Audio Transcript:

Rwanda's President Paul Kagame is almost certain to win a second seven-year term in elections Monday. He's credited with turning the country around after the devastation of the 1994 genocide. But critics say there's a dark side to Kagame's rule that prevents many Rwandans from showing anything but support for his government. Correspondent Nick Wadhams reports.

DAVID BARON: Rwanda's President Paul Kagame is running for a second term in next week's election. He's almost certain to win. Rwanda was almost a failed state after the genocide in 1994. And many at home and abroad credit Kagame for turning the East African nation into an economic success story. But critics say there's another side to Kagame and his government. They point to some troubling signs. There's been a crackdown on the press and a few of Kagame's political opponents have turned up dead. Nick Wadhams reports from the capital Kigali.
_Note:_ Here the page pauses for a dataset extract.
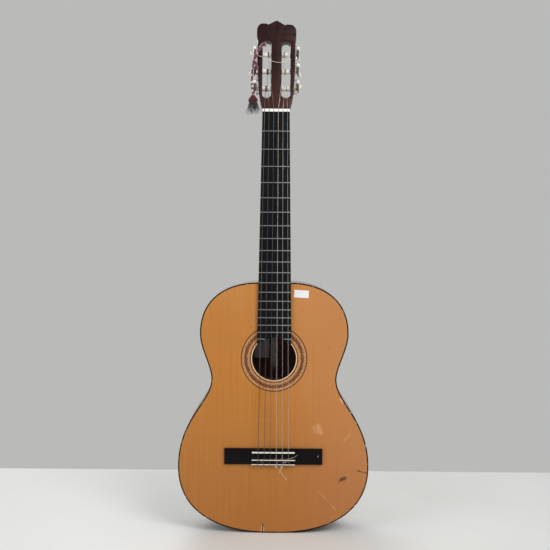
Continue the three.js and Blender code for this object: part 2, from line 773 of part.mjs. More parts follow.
// String post: a barrel across the slot, a pin in the middle rib, a journal through the plate, and the gear.
function roller(z) {
  const t = tuner;
  const along = (radius, x0, x1, sides) => cylinderAlongX(radius, x0, x1, t.depth, z, sides);
  const gearInner = wormX - gear.width / 2;
  const pin = along(t.pinRadius, head.slotInner - t.pinLength, head.slotInner + 2, 8);
  const barrel = along(t.barrelRadius, head.slotInner + glue, plateInner - glue, 12);
  const journal = along(t.journalRadius, plateInner - 2, wormX, 10);
  const collar = along(4.4, plateOuter + glue, gearInner + 0.5, 10);
  const wheel = gearWheel().translate(wormX, t.depth, z);
  return join(barrel, pin, journal, collar, wheel);
}

// Worm shaft, right-handed on the treble side: thread between the ears, a round cap in front.
function wormShaft(z) {
  const segments = 10;
  const length = worm.turns * worm.pitch;
  const rings = Array.from({ length: Math.round(worm.turns * segments) + 1 }, (_, i) => {
    const angle = (i / segments) * 2 * Math.PI + Math.PI;
    const middle = -length / 2 + (i / segments) * worm.pitch;
    return [
      [worm.root - 0.4, -0.72],
      [worm.outer, -0.27],
      [worm.outer, 0.27],
      [worm.root - 0.4, 0.72],
    ].map(([radius, along]) => {
      return new THREE.Vector3(radius * Math.sin(angle), middle + along, radius * Math.cos(angle));
    });
  });
  const thread = loft(rings);
  const profile = [
    [0, -13],
    [2, -12.5],
    [3.3, -11],
    [3.4, -9],
    [2.4, -7.4],
    [tuner.shaftRadius, -7.2],
    [tuner.shaftRadius, -4.4],
    [worm.root, -4.4],
    [worm.root, 4.4],
    [tuner.shaftRadius, 4.4],
    [tuner.shaftRadius, 22],
    [0, 22],
  ].map(([radius, y]) => new THREE.Vector2(radius, y));
  const shaft = new THREE.LatheGeometry(profile, segments);
  const keep = new THREE.CylinderGeometry(worm.outer + 1, worm.outer + 1, 8.8, segments);
  return join(shaft, common(thread, keep)).translate(wormX, tuner.depth, z + tuner.wormOffset);
}

// Button: a paddle with round ends and a short stem, bored for the shaft.
function button(z, angle) {
  const k = knob;
  const shape = new THREE.Shape();
  const halfWidth = k.width / 2;
  const halfHeight = k.height / 2;
  shape.absellipse(0, 0, halfWidth, halfHeight, 0, 2 * Math.PI, false, 0);
  const paddle = new THREE.ExtrudeGeometry(shape, {
    depth: k.length - 5,
    bevelEnabled: true,
    bevelThickness: 1,
    bevelSize: 1,
    bevelOffset: -1,
    bevelSegments: 1,
    curveSegments: 8,
  });
  paddle.rotateX(-Math.PI / 2).translate(0, k.start + 4, 0);
  const stem = new THREE.CylinderGeometry(3.4, 3.0, 5, 12).translate(0, k.start + 2.5, 0);
  const bore = new THREE.CylinderGeometry(tuner.shaftRadius + glue, tuner.shaftRadius + glue, 12, 12);
  bore.translate(0, k.start + 2, 0);
  const solid = cut(join(paddle, stem), bore);
  return solid.rotateY(THREE.MathUtils.degToRad(angle)).translate(wormX, tuner.depth, z + tuner.wormOffset);
}

function buildTuners() {
  const forSide = (side, geometry) => (side > 0 ? geometry : mirrored(geometry));
  const sheet = tunerPlate();
  add("tuner_plate_treble", sheet, nickel, headGroup);
  add("tuner_plate_bass", mirrored(sheet), nickel, headGroup);
  for (const { number, side, machine, knobAngle } of strings) {
    const z = tuner.positions[machine];
    add(`roller_${number}`, forSide(side, roller(z)), whitePlastic, headGroup);
    add(`worm_${number}`, forSide(side, wormShaft(z)), nickel, headGroup);
    add(`button_${number}`, forSide(side, button(z, knobAngle)), whitePlastic, headGroup);
  }
}

// ---------------------------------------------------------------- strings

// From the tie block, over the saddle and the nut, to the front of its roller.
function stringPath({ number, radius, side, machine }) {
  const place = (3.5 - number) * 1;
  const nutX = place * stringSpacing.nut;
  const bridgeX = place * stringSpacing.bridge;
  const lift = radius + glue;
  const overSaddle = boardY - saddleDims.top - lift;
  const overNut = boardY - glue - nutSize.height - lift;
  const halfSaddle = saddleDims.thickness / 2;
  const rollerX = side * THREE.MathUtils.lerp(head.slotInner, head.slotOuter, 0.5 - (machine - 1) * 0.12);
  const postFront = tuner.depth - tuner.barrelRadius - lift - 0.2;
  const post = new THREE.Vector3(rollerX, postFront, tuner.positions[machine]);
  return [
    new THREE.Vector3(bridgeX, boardY - glue - tieBlock.groove - lift - 0.6, tieBlock.front + 1.5),
    new THREE.Vector3(bridgeX, overSaddle, saddleZ - halfSaddle),
    new THREE.Vector3(bridgeX, overSaddle, saddleZ + halfSaddle),
    new THREE.Vector3(nutX, overNut, nutZ),
    new THREE.Vector3(nutX, overNut, headBaseZ),
    post.applyMatrix4(headGroup.matrix),
  ];
}

function buildStrings() {
  headGroup.updateMatrix();
  for (const string of strings) {
    const isNylon = string.number <= 3;
    add(`string_${string.number}`, tube(stringPath(string), string.radius), isNylon ? nylon : woundSilver);
  }
}

// ---------------------------------------------------------------- ribbon

// A woven ribbon looped through the bass slot: across the head's edge, in front of the upper bass tuners and
// outside the lowest one, ending in a tassel beside the nut. Points are in the head's frame.
const ribbonRoute = [
  [-20, 6, 134],
  [-21, -1, 136.5],
  [-23.5, -5.6, 135.5],
  [-28, -6.4, 130],
  [-33, -6.4, 122],
  [-38, -8.2, 113],
  [-41.5, -10, 103],
  [-44.2, -9.6, 93],
  [-47, -6.5, 84],
  [-48, -2.5, 74],
  [-48.2, 0, 64],
  [-48.2, 1, 54],
  [-48, 0, 44],
  [-46.2, -2.5, 35],
  [-44.5, -4, 28],
];
const ribbonRadius = 2;
const tasselEnd = -14;

function buildRibbon() {
  const points = ribbonRoute.map((p) => new THREE.Vector3(...p));
  const curve = new THREE.CatmullRomCurve3(points);
  const circle = new THREE.Shape().absarc(0, 0, ribbonRadius, 0, 2 * Math.PI, false);
  const band = new THREE.ExtrudeGeometry(circle, { steps: 22, extrudePath: curve, curveSegments: 4 });
  const end = points.at(-1);
  const profile = [
    [0, tasselEnd],
    [9, tasselEnd],
    [11.5, tasselEnd + 10],
    [9.5, end.z - 14],
    [7.5, end.z - 5],
    [3, end.z + 1],
    [0, end.z + 3],
  ].map(([radius, z]) => new THREE.Vector2(radius, z));
  const tassel = new THREE.LatheGeometry(profile, 10).rotateX(Math.PI / 2).scale(1, 0.6, 1);
  tassel.translate(end.x, end.y, 0);
  add("ribbon", join(band, tassel), pinkRibbon, headGroup);
}

buildSoundboard();
buildBack();
buildSides();
buildBindings();
buildLinings();
buildBlocks();
buildBraces();
buildNeck();
buildFingerboard();
buildBridge();
buildHead();
buildTuners();
buildStrings();
buildRibbon();

export default guitar;
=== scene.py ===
"""The looks of a full-size classical guitar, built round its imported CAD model.

Sizes and places are in millimetres in the part's frame: +Z from tail to head, -Y out of the soundboard and
-X towards the bass side. MM turns them into Blender's metres where a mesh is made.
"""

import random
from collections import namedtuple
from math import asin, atan, copysign, cos, exp, hypot, pi, radians, sin, sqrt, tan

import bmesh
import bpy
from mathutils import Matrix, Vector


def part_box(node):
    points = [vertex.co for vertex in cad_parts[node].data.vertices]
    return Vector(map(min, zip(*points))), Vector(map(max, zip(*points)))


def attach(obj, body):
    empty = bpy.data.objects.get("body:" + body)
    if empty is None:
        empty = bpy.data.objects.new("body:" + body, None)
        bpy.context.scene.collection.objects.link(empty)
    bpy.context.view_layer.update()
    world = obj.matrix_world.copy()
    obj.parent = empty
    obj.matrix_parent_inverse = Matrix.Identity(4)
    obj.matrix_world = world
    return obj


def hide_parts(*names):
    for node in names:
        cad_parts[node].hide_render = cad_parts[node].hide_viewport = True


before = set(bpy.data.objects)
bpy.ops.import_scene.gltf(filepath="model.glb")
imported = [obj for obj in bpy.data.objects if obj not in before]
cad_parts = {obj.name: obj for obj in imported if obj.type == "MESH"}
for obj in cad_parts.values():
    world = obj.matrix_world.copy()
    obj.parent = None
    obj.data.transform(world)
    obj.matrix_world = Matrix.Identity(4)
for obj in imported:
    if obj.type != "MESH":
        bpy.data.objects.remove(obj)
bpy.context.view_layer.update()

MM = 0.001
ROOT = "guitar"
IDENTITY = Matrix.Identity(4)


def node_box(node):
    """Lowest and highest corner of a CAD node, in millimetres."""
    low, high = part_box(node)
    return low / MM, high / MM


# ---------------------------------------------------------------- sizes read from the frame

BOARD_LOW, BOARD_HIGH = node_box("soundboard")
SIDE_HIGH = node_box("side_treble")[1]
ROSETTE_HIGH = node_box("rosette")[1]
NUT_LOW, NUT_HIGH = node_box("nut")
SADDLE_LOW, SADDLE_HIGH = node_box("saddle")
INLAY_LOW, INLAY_HIGH = node_box("tie_block_inlay")
CAP_LOW, CAP_HIGH = node_box("heel_cap")
BOARD_REAR = node_box("fingerboard")[1].y
TIE_BACK = node_box("bridge")[0].z

BOARD_Y = BOARD_LOW.y
BODY_LENGTH = SIDE_HIGH.z
HALF_LOWER = SIDE_HIGH.x
HOLE = Vector((0, BOARD_Y, ROSETTE_HIGH.z - ROSETTE_HIGH.x))
NUT_Z = node_box("fingerboard")[1].z
HEAD_Z = NUT_HIGH.z
SADDLE_Z = (SADDLE_LOW.z + SADDLE_HIGH.z) / 2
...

NICK WADHAMS: The symbolism seems almost too good to be true. Under a billboard featuring Paul Kagame and the slogan ?actions speak louder than words,? workers lay down asphalt to widen a main road leading into Kigali. Its projects like this that have made Kagame's government so popular. Unlike in most other countries in sub-Saharan Africa, the roads here are good and the streets are clean. The government has stamped out most corruption and doubled economic output over the last six years. Now, Kagame's Rwanda is touted as an African success story. I meet Sam Dusengiyumva at a downtown coffee shop. He lost his parents and all four of his siblings in the genocide. A survivor's fund paid for his education. Now Dusengiyumva is the country director for the US-based One Laptop Per Child program.

SAM DUSENGIYUMVA: You know what I feel proud of is that we went through hell and the inbox way of thinking was that Rwanda is not going to make it. Rwanda? No way, this is a failed country. But now at least, now Rwanda has proven the contrary. People think you know, these people can never live together. After killing one million? Actually we are living together.

WADHAMS: At a rally, a crowd cheered wildly when Kagame takes the podium. Kagame is undoubtedly popular, but his critics ask just how much of that is genuine. They suggest people think that if they don't show support for the ruling party, they might be punished. Critics point to a worrying pattern. Several newspapers and radio stations banned in recent months. No true opposition party allowed to register ahead of the vote. And a string of killings and attempted killings of independent journalists, former Kagame allies, and exiled politicians.

FRANK HABINEZA: The ruling party is so powerful it will still win the elections. So I really don't understand why they are so threatened.

WADHAMS: Frank Habineza is the leader of Rwanda's Green Party, which wasn't allowed to register. The party's vice president, Andre Rwisikera was brutally murdered last month.

HABINEZA: We have a parliament here that cannot question the executive. So we have institutions that are not working very well. We have one institution which is a function of [INDISCERNABLE] institution of the presidency.

WADHAMS: Kagame and his party, the Rwandan Patriotic Front, vehemently deny any role in the recent killings. Kagame says outside forces are trying to stir chaos. And RPF spokesman Senator Wellars Gasamagera says there was good reason to ban some parties and newspapers. They didn't obey the law.

WELLARS GASAMAGERA: If we become lenient with the people who want to do just whatever they want, most of the time even going beyond or transgressing existing laws, laws must be respected.

WADHAMS: Two hours south of Kigali, students at the National University of Rwanda play basketball in the afternoon heat. The students tell me their country's progress masks a fear of speaking out. One student, who asks not to be identified, says the ruling party has established a network of spies.

MALE SPEAKER: There are students who are members of RPF and who can hear some bad things and report it to their representative.

WADHAMS: To help me understand that fear, the student takes me down the road, to the New Sombrero bar. He refuses to go inside. When I go in, the place is mostly empty. So why the fear? The student tells me the bar was owned by the assassinated Green Party official. He tells me people are afraid to be seen there because it might look like they support the opposition.

MALE SPEAKER: They can say that the other party has got followers. So it's up to you to compare why this bar, which is near the road, which is very busy, is somehow quiet. You can visit other bars and you compare to yourself.

WADHAMS: That seems to exemplify the situation in Rwanda. While the government points to massive rallies and economic success, opponents and rights advocates say the pervasive fear shows that Kagame is a more ambiguous figure than the forward-thinking modernizer he is seen as in the West. For The World, this is Nick Wadhams, Butare, Rwanda.